Late-season scouting via trail cam is critical to locating bruiser bucks.

Scouting is purely a pre-season activity, right? Wrong. As hunt-pressured, rut-weary bucks return to basic feeding patterns late in the season, it becomes critical to step back and scout high-opportunity spots in the waning days of the season.

Remember, these bucks are beyond paranoid now, so you can't afford to slip up and simply stumble in on one. Blow him out of there and your season's effectively done. Every hunter I interviewed for this piece keeps the trail cameras running and takes time to watch what the deer are doing before they head to the woods.

Texas hunter Robert Walshe is typically focused on cull bucks late in the season on his 7,000-acre lease near the Mexico border. But rather than getting too bogged down on one buck or one spot, he'll target areas that have gone overlooked by his fellow hunters (or himself), as well as review cam footage to identify where and when deer are moving.
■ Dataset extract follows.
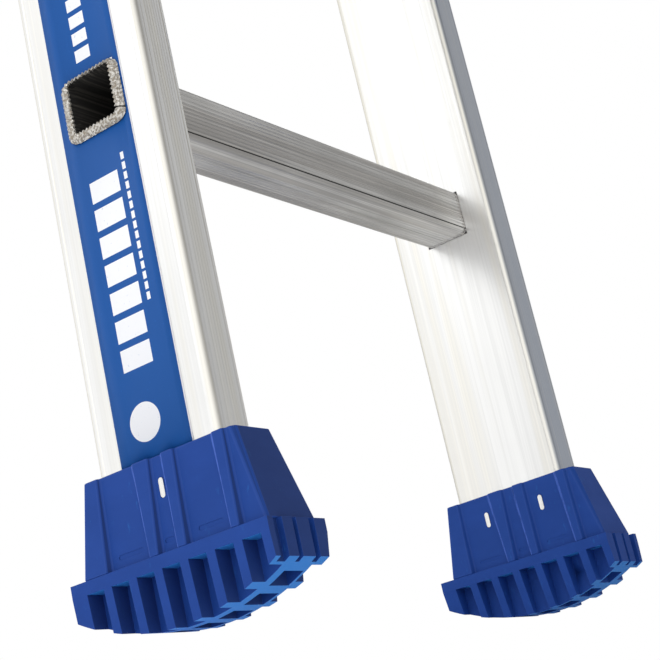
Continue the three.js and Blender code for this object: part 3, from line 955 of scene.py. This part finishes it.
def build_windows(word, side):
    """The bright tongues behind a sleeve's windows, which hold it to the stile."""
    low, high = upright_box(f"shoe_sleeve_{word}")
    middle_x = (low.x + high.x) / 2
    bm = bmesh.new()
    for face, y in WINDOWS:
        reach = face * side
        length, height = WINDOW_SIZE
        slot_block(bm, middle_x + reach * 12.35 * MM, middle_x + reach * 15.1 * MM,
                   y * MM, WINDOW_HEIGHT, length - 0.2 * MM, height - 0.2 * MM)
    mend(bm)
    piece = add_piece(bm, f"window_tongues_{word}", "base", ["stile_aluminium"])
    round_edges(piece, 0.2 * MM)


# ---- shoe soles ----
# Grooves down the sole's ends, as spans across it from the outer side.
END_GROOVES = ((-16.6, -10.4), (-3.3, -0.7), (8.3, 12))
END_GROOVE_DEPTH = 3 * MM
SOLE_PLATE_FOOT = 26 * MM
POCKET_CEILING = 16 * MM
OUTER_TAPER_SHARE = 0.35  # the outer side leans in less than the inner one
POCKET_SPAN = (-5 * MM, 8.4 * MM)
POCKET_LENGTH = 9.4 * MM
POCKET_SHIFT = 3 * MM
ARC_RADIUS = 116 * MM
ARC_Y = -1 * MM
TREAD_FOOT = 0.15 * MM


def arc_height(y):
    """Height of the curved tread at a place along the sole."""
    return TREAD_FOOT + ARC_RADIUS - math.sqrt(ARC_RADIUS ** 2 - (y - ARC_Y) ** 2)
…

"Cameras are absolutely critical, as they provide information on deer activity even when I can't be out there, and they help me make decisions on where to go and when to be there," Walshe says.

That may mean ditching a traditionally favorite stand and setting a pop-up blind along a road bordering thick cover. Or, in Texas, abandoning a feeder on warmer days and setting up near water.

Jeff Banks, author of Producing Power Bucks: The Banks Farm Way, says a buck's range really tightens up this time of year. "We'll have bucks we haven't seen during the rut suddenly show up in late season," he says. "When they do, you know they're going to be close. It's time to hunt them."